Saturday, November 25, 2017

Growth Mindset: Multiple Intelligences

(wikimedia)

- I had heard of multiple intelligences before, but I didn't really remember what they were. There are some that I definitely feel like I have a "high IQ" in that particular area, but most I would consider myself to be average or below average.

- Most of my classes, this semester, have several different types of intelligence that get a workout. Verbal-linguistic is probably the one that is used most often, but it's hardly the only one. In this class, adding pictures to my blog posts and the creation of my website, I think, calls upon visual-spatial intelligence. The commenting falls under interpersonal, while a lot of the reflection required for story writing is very intrapersonal.
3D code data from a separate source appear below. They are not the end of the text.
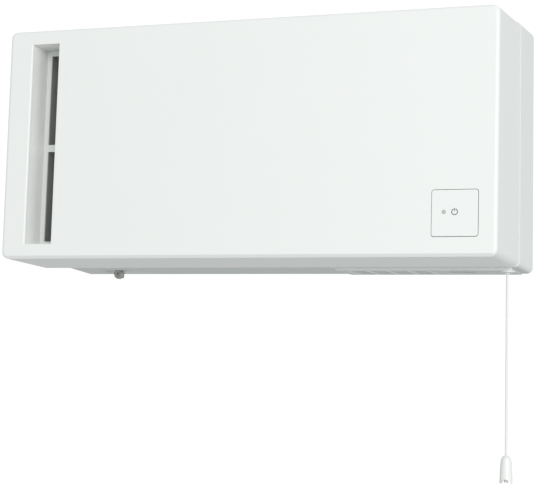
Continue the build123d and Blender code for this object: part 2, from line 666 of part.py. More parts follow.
# impellers: many short curved blades between a back plate and a front ring
def wheel(y_open, y_back):
    low, high = min(y_open, y_back), max(y_open, y_back)
    way = 1 if y_back > y_open else -1
    parts = [rod_y(FAN_X, FAN_Z, WHEEL_R, y_back - 1.6 * way, y_back)]
    parts.append(tube_y(FAN_X, FAN_Z, WHEEL_R - 4, WHEEL_R + 0.8, y_open, y_open + 1.6 * way))
    blades = []
    for k in range(BLADES):
        base = 360.0 / BLADES * k
        pts = []
        for side in (0, 1):
            steps = range(5) if side == 0 else range(4, -1, -1)
            for j in steps:
                t = j / 4
                r = WHEEL_IN_R + (WHEEL_R - 0.3 - WHEEL_IN_R) * t
                a = math.radians(base - 9.0 * t * t + (0 if side == 0 else 1.3))
                pts.append((FAN_X + r * math.cos(a), FAN_Z + r * math.sin(a)))
        blades.append(prism_y(pts, low + 0.5, high - 0.5))
    total = parts[0] + blades + parts[1]
    hub = rod_y(FAN_X, FAN_Z, 9.0, y_back - 12 * way, y_back)
    total = total + hub
    for k in range(4):
        a = math.radians(90 * k + 45)
        total = total - rod_y(FAN_X + 28 * math.cos(a), FAN_Z + 28 * math.sin(a), 7.0, low - 1, high + 1)
    return total - rod_y(FAN_X, FAN_Z, SHAFT_R, low - 20, high + 20)


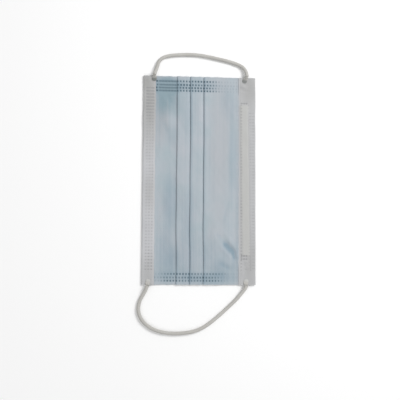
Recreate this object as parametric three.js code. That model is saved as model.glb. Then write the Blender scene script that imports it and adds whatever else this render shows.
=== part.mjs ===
// Surgical face mask, lying folded flat with its blue outer face up.
// Millimetres. X runs from ear to ear and Y from the chin edge to the nose edge. The origin is
// at the middle of the underside. Seen by the wearer, the +X end is the left one.

import * as THREE from "three";

// The cloth: three plies pressed together
const maskLength = 175;
const maskWidth = 95;
const clothThickness = 1.0;
const clothGap = 0.3;           // air between two layers that lie on each other
const clothRise = 2.2;          // how far the cloth swells off its flat form at most

// Three pleats, whose folds face the chin
const pleatCount = 3;
const firstFoldFromChin = 28.6;
const pleatPitch = 11.3;
const pleatFall = 3.7;          // room in which the cloth drops from one pleat to below the next

// The lining turned over at the two long edges
const chinHemWidth = 10.4;
const noseHemWidth = 13.8;
const hemStep = 3.5;            // length over which the cloth drops beside a hem

// The wire in the nose hem
const wireLength = 124;
const wireWidth = 4.0;
const wireThickness = 0.8;
const wireFromNose = 8.0;
const pocketFlank = 1.8;        // width of the slope on each side of the pocket

// The side welds, which press the pleats flat
const sideWeldWidth = 13;

// The ear loops and their flattened ends
const cordDiameter = 3.0;
const loopEndLength = 6.6;
const loopEndWidth = 3.8;
const loopEndThickness = 1.0;

// Soft swells and dents of the cloth. Places and reaches are shares of the mask's length and
// width, heights are shares of the cloth's rise, and turn is in degrees.
const swells = [
  { along: 0.02, across: -0.06, reach: 0.46, breadth: 0.34, turn: 0, height: 0.62 },
  { along: -0.22, across: -0.05, reach: 0.2, breadth: 0.3, turn: 8, height: 0.3 },
  { along: 0.24, across: -0.02, reach: 0.18, breadth: 0.28, turn: -10, height: 0.26 },
  { along: -0.1, across: 0.21, reach: 0.3, breadth: 0.15, turn: 3, height: 0.5 },
  { along: 0.33, across: 0.2, reach: 0.14, breadth: 0.14, turn: 0, height: 0.44 },
  { along: -0.31, across: -0.29, reach: 0.16, breadth: 0.1, turn: 0, height: 0.34 },
  { along: 0.12, across: -0.29, reach: 0.24, breadth: 0.1, turn: 0, height: 0.42 },
  { along: 0.293, across: 0.235, reach: 0.07, breadth: 0.045, turn: 34, height: -0.4 },
];

// The four welds that hold the loops. Their places are shares of the mask's length and width.
const loopWelds = [
  { name: "loop_end_right_chin", end: -1, across: -0.405, turn: -4 },
  { name: "loop_end_right_nose", end: -1, across: 0.4, turn: -18 },
  { name: "loop_end_left_chin", end: 1, across: -0.441, turn: -12 },
  { name: "loop_end_left_nose", end: 1, across: 0.417, turn: -14 },
];

// The way of each loop's centre line, from its chin weld to its nose weld
const rightLoopRoute = [
  [-88.3, -38.5, 3.6], [-92.0, -37.1, 2.6], [-96.2, -35.9, 1.8], [-100.1, -34.4, 1.5],
  [-103.1, -31.4, 1.5], [-104.8, -26.9, 1.5], [-105.8, -20.4, 1.5], [-106.4, -11.9, 1.5],
  [-106.3, -2.5, 1.5], [-105.1, 6.9, 1.5], [-103.4, 15.4, 1.5], [-101.6, 24.0, 1.5],
  [-99.5, 31.0, 1.5], [-97.5, 35.4, 1.7], [-94.8, 38.1, 2.3], [-91.7, 39.5, 3.0],
  [-88.3, 40.0, 3.6],
];
const leftLoopRoute = [
  [88.3, -42.4, 3.6], [90.7, -43.4, 3.2], [93.8, -44.8, 2.4], [97.3, -46.8, 1.7],
  [101.0, -48.6, 1.5], [105.8, -49.6, 1.5], [110.8, -49.2, 1.5], [115.7, -47.1, 1.5],
  [120.2, -43.0, 1.5], [124.0, -37.1, 1.5], [126.3, -29.7, 1.5], [127.3, -21.6, 1.5],
  [127.1, -13.3, 1.5], [125.9, -5.0, 1.5], [123.0, 2.9, 1.5], [118.2, 10.3, 1.5],
  [112.2, 17.6, 1.5], [105.8, 24.7, 1.5], [99.7, 31.1, 1.8], [94.4, 35.6, 2.5],
  [90.8, 38.4, 3.2], [88.3, 39.6, 3.6],
];

// Heights of the middle of the three layers that can lie on each other
const layerStep = clothThickness + clothGap;
const lowLayer = clothThickness / 2;
const midLayer = lowLayer + layerStep;
const topLayer = midLayer + layerStep;
const clothTop = topLayer + clothThickness / 2;

// Places across the mask
const chinEdge = -maskWidth / 2;
const noseEdge = maskWidth / 2;
const chinHemInner = chinEdge + chinHemWidth;
const noseHemInner = noseEdge - noseHemWidth;
const hemRadius = (topLayer - lowLayer) / 2;
const wireMiddle = noseEdge - wireFromNose;
const foldReach = (layerStep + clothThickness) / 2;
const pleatLap = pleatPitch - pleatFall;

const outerCloth = new THREE.MeshStandardMaterial({ color: 0x9fb9cc, roughness: 0.85, metalness: 0 });
const liningCloth = new THREE.MeshStandardMaterial({ color: 0xdcdcdf, roughness: 0.9, metalness: 0 });
const wirePlastic = new THREE.MeshStandardMaterial({ color: 0xd8d8cc, roughness: 0.5, metalness: 0 });
const elasticYarn = new THREE.MeshStandardMaterial({ color: 0xd9d3c8, roughness: 0.9, metalness: 0 });

// 0 below start, 1 above end, with a soft turn at both
function ramp(start, end, value) {
  return THREE.MathUtils.smoothstep(value, start, end);
}

// Height of the cloth's soft form over its flat form
function swellAt(x, y) {
  let height = 0;
  for (const swell of swells) {
    const turn = THREE.MathUtils.degToRad(swell.turn);
    const dx = x - swell.along * maskLength;
    const dy = y - swell.across * maskWidth;
    const u = (dx * Math.cos(turn) + dy * Math.sin(turn)) / (swell.reach * maskLength);
    const v = (dy * Math.cos(turn) - dx * Math.sin(turn)) / (swell.breadth * maskWidth);
    const share = Math.min(1, Math.hypot(u, v));
    height += (swell.height * clothRise * (1 + Math.cos(Math.PI * share))) / 2;
  }
  const fromEnd = ramp(0, sideWeldWidth, maskLength / 2 - Math.abs(x));
  const fromChinHem = ramp(0, hemStep, y - chinHemInner);
  const fromNoseHem = ramp(0, hemStep, noseHemInner - y);
  return height * fromEnd * fromChinHem * fromNoseHem;
}

// Height of the pocket's top over the rest of the nose hem
function pocketAt(x, y) {
  const rise = wireThickness + clothGap;
  const clearX = wireLength / 2 + clothGap;
  const clearY = wireWidth / 2 + clothGap;
  const along = 1 - ramp(clearX, clearX + 2 * pocketFlank, Math.abs(x));
  const across = 1 - ramp(clearY, clearY + pocketFlank, Math.abs(y - wireMiddle));
  return rise * along * across;
}

// A half turn of the cloth round (y, z), which starts below it for the first sign and bulges
// to the nose side for a positive second one
function halfTurn(points, y, z, radius, upward, toNose, parts) {
  for (let i = 0; i <= parts; i++) {
    const angle = (Math.PI * i) / parts;
    const up = -Math.cos(angle) * radius * upward;
    points.push(new THREE.Vector2(y + toNose * Math.sin(angle) * radius, z + up));
  }
}

// A soft step of the cloth from one layer to another
function step(points, y0, z0, y1, z1) {
  for (const [run, drop] of [[0, 0], [0.25, 0.12], [0.75, 0.88], [1, 1]]) {
    points.push(new THREE.Vector2(y0 + (y1 - y0) * run, z0 + (z1 - z0) * drop));
  }
}

// Even points on a flat stretch, without its two ends
function flat(points, y0, y1, z, spacing) {
  const count = Math.max(1, Math.round(Math.abs(y1 - y0) / spacing));
  for (let i = 1; i < count; i++) {
    points.push(new THREE.Vector2(y0 + ((y1 - y0) * i) / count, z));
  }
}

// The outline of a sheet of even thickness round its middle line
function sheetShape(points, thickness) {
  const sides = [[], []];
  points.forEach((point, i) => {
    const before = points[Math.max(0, i - 1)];
    const after = points[Math.min(points.length - 1, i + 1)];
    const into = (i > 0 ? point.clone().sub(before) : after.clone().sub(point)).normalize();
    const out = (i < points.length - 1 ? after.clone().sub(point) : into.clone()).normalize();
    const middle = into.clone().add(out).normalize();
    const reach = thickness / 2 / middle.dot(into);
    const normal = new THREE.Vector2(-middle.y, middle.x).multiplyScalar(reach);
    sides[0].push(point.clone().add(normal));
    sides[1].unshift(point.clone().sub(normal));
  });
  return new THREE.Shape([...sides[0], ...sides[1]]);
}

// A section in Y and Z, drawn out along X, then lifted by a height that depends on X and Y
function drawnOut(shape, length, steps, lift) {
  const geometry = new THREE.ExtrudeGeometry(shape, { depth: length, steps, bevelEnabled: false });
  const place = geometry.attributes.position;
  for (let i = 0; i < place.count; i++) {
    const y = place.getX(i);
    const z = place.getY(i);
    const x = place.getZ(i) - length / 2;
    place.setXYZ(i, x, y, z + lift(x, y, z));
  }
  geometry.computeVertexNormals();
  return geometry;
}

function pleatedPanel() {
  const spacing = 3.6;
  const inHem = hemRadius + clothGap / 2;
  const points = [new THREE.Vector2(chinEdge + inHem, midLayer)];
  step(points, chinHemInner, midLayer, chinHemInner + hemStep, lowLayer);
  let previous = chinHemInner + hemStep;
  for (let i = 0; i < pleatCount; i++) {
    const fold = chinEdge + firstFoldFromChin + i * pleatPitch;
    const root = fold + pleatLap;
    flat(points, previous, root, lowLayer, spacing);
    halfTurn(points, root, (lowLayer + midLayer) / 2, layerStep / 2, 1, 1, 4);
    flat(points, root, fold, midLayer, spacing);
    halfTurn(points, fold, (midLayer + topLayer) / 2, layerStep / 2, 1, -1, 4);
    const dropStart = root + 0.65 * foldReach;
    flat(points, fold, dropStart, topLayer, spacing);
    const last = i === pleatCount - 1;
    const dropEnd = last ? dropStart + hemStep : fold + pleatPitch - 0.8 * foldReach;
    step(points, dropStart, topLayer, dropEnd, last ? midLayer : lowLayer);
    previous = dropEnd;
  }
  flat(points, previous, noseEdge - inHem, midLayer, spacing);
  points.push(new THREE.Vector2(noseEdge - inHem, midLayer));
  return drawnOut(sheetShape(points, clothThickness), maskLength, 18, swellAt);
}

// A hem's section: a flange under the panel, the turn at the mask's edge and a flange over it
function hemShape(edge, inner, spacing) {
  const toNose = Math.sign(edge);
  const turn = edge - toNose * (hemRadius + clothThickness / 2);
  const points = [new THREE.Vector2(inner, lowLayer)];
  flat(points, inner, turn, lowLayer, spacing);
  halfTurn(points, turn, (lowLayer + topLayer) / 2, hemRadius, 1, toNose, 6);
  flat(points, turn, inner, topLayer, spacing);
  points.push(new THREE.Vector2(inner, topLayer));
  return sheetShape(points, clothThickness);
}

function chinHem() {
  return drawnOut(hemShape(chinEdge, chinHemInner, 4), maskLength, 8, () => 0);
}

// Only the flange over the wire is lifted
function noseHem() {
  const lift = (x, y, z) => (z > topLayer - clothThickness ? pocketAt(x, y) : 0);
  return drawnOut(hemShape(noseEdge, noseHemInner, 1.4), maskLength, 28, lift);
}

function noseWire() {
  const wire = new THREE.BoxGeometry(wireLength, wireWidth, wireThickness);
  const height = midLayer + clothThickness / 2 + clothGap + wireThickness / 2;
  return wire.translate(0, wireMiddle, height);
}

// A loop's end, pressed flat by its weld
function loopEnd() {
  const corner = loopEndWidth * 0.3;
  const x = loopEndLength / 2;
  const y = loopEndWidth / 2;
  const shape = new THREE.Shape();
  shape.moveTo(-x + corner, -y);
  shape.lineTo(x, -y * 0.8);
  shape.lineTo(x, y * 0.8);
  shape.lineTo(-x + corner, y);
  shape.absarc(-x + corner, y - corner, corner, Math.PI / 2, Math.PI, false);
  shape.absarc(-x + corner, -y + corner, corner, Math.PI, 1.5 * Math.PI, false);
  return new THREE.ExtrudeGeometry(shape, {
    depth: loopEndThickness, bevelEnabled: false, curveSegments: 3,
  });
}

function cord(route) {
  const radius = cordDiameter / 2;
  const sides = 8;
  const section = new THREE.Shape();
  for (let i = 0; i < sides; i++) {
    const angle = (2 * Math.PI * (i + 0.5)) / sides;
    const corner = [radius * Math.cos(angle), radius * Math.sin(angle)];
    if (i === 0) section.moveTo(...corner);
    else section.lineTo(...corner);
  }
  section.closePath();
  const path = new THREE.CatmullRomCurve3(route.map((point) => new THREE.Vector3(...point)));
  const steps = Math.round(path.getLength() / (1.4 * cordDiameter));
  return new THREE.ExtrudeGeometry(section, { steps, extrudePath: path, bevelEnabled: false });
}

function named(name, geometry, material) {
  const mesh = new THREE.Mesh(geometry, material);
  mesh.name = name;
  return mesh;
}

const mask = new THREE.Group();
mask.add(named("pleated_panel", pleatedPanel(), outerCloth));
mask.add(named("chin_hem", chinHem(), liningCloth));
mask.add(named("nose_hem", noseHem(), liningCloth));
mask.add(named("nose_wire", noseWire(), wirePlastic));

for (const weld of loopWelds) {
  const end = named(weld.name, loopEnd(), elasticYarn);
  const middle = maskLength / 2 - loopEndLength / 2 - clothGap;
  end.position.set(weld.end * middle, weld.across * maskWidth, clothTop + clothGap);
  end.rotation.z = THREE.MathUtils.degToRad(weld.turn) + (weld.end < 0 ? Math.PI : 0);
  mask.add(end);
}
mask.add(named("ear_loop_right", cord(rightLoopRoute), elasticYarn));
mask.add(named("ear_loop_left", cord(leftLoopRoute), elasticYarn));

export default mask;
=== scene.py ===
# Surgical face mask, lying folded flat on a pale table with its blue face up.
# Lengths in the dictionaries are millimetres. X runs from ear to ear, Y from chin to nose.
import math

import bpy
import numpy as np
from mathutils import Matrix, Vector


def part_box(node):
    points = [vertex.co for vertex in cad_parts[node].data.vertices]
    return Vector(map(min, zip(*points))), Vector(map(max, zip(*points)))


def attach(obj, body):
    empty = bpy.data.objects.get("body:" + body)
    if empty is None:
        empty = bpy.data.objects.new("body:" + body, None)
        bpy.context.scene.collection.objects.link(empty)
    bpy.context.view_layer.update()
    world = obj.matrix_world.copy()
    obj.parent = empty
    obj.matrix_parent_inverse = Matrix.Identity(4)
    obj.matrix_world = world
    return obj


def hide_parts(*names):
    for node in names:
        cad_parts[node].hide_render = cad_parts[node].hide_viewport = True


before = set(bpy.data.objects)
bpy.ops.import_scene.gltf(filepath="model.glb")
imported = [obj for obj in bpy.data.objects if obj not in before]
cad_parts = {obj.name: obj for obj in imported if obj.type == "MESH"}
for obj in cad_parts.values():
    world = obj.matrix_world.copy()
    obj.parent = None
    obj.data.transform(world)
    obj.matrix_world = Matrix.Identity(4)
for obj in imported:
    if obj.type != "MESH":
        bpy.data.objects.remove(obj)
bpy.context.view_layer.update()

mm = 0.001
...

- Of the many intelligences, I feel that my visual-spatial, musical, and bodily-kinesthetic are the ones that need the most work. They just aren't things that play to my strengths, but they are very much ones that I would like to improve.

Friday, August 18, 2017

Learning Growth Mindset the Hard Way

(Maxpixel)

I had heard of Carol Dweck and the growth mindset concept in passing, but I didn't know any details. Everything in the videos made complete sense! I have always found it odd that children are expected to learn at exactly the same speed, and the children who fall behind are shamed and discouraged. Meanwhile, the kids who pick up specific things a little faster than their peers are expected to stop once they've reached a specific plateau of learning, then wait around to be guided to the next one. I believe that some very intensive and wide ranging changes need to be made to our educational system, and incorporating a growth mindset into all aspects of learning would vastly improve it on every level. The videos reminded me of lessons that I learned the hard way about failure and perseverance. As a child, I had an intense fear of failure. School was always easy, so when I faced a difficult challenge, I felt that failing would be the end of the world. It was a sort of perfectionism, I suppose: If I couldn't do it perfectly, why bother doing it? It took a lot of real life failure, in situations that were far more consequential than the classroom, to realize that failure doesn't hurt, not in any way that's lasting. It's just something to be learned from, even if the only lesson you learned was not to do it exactly that way next time. Learning that changed me; it changed how I approached life, and how I interact with other people and the world around me. I guess it made me braver...I just wish that I'd learned that lesson earlier.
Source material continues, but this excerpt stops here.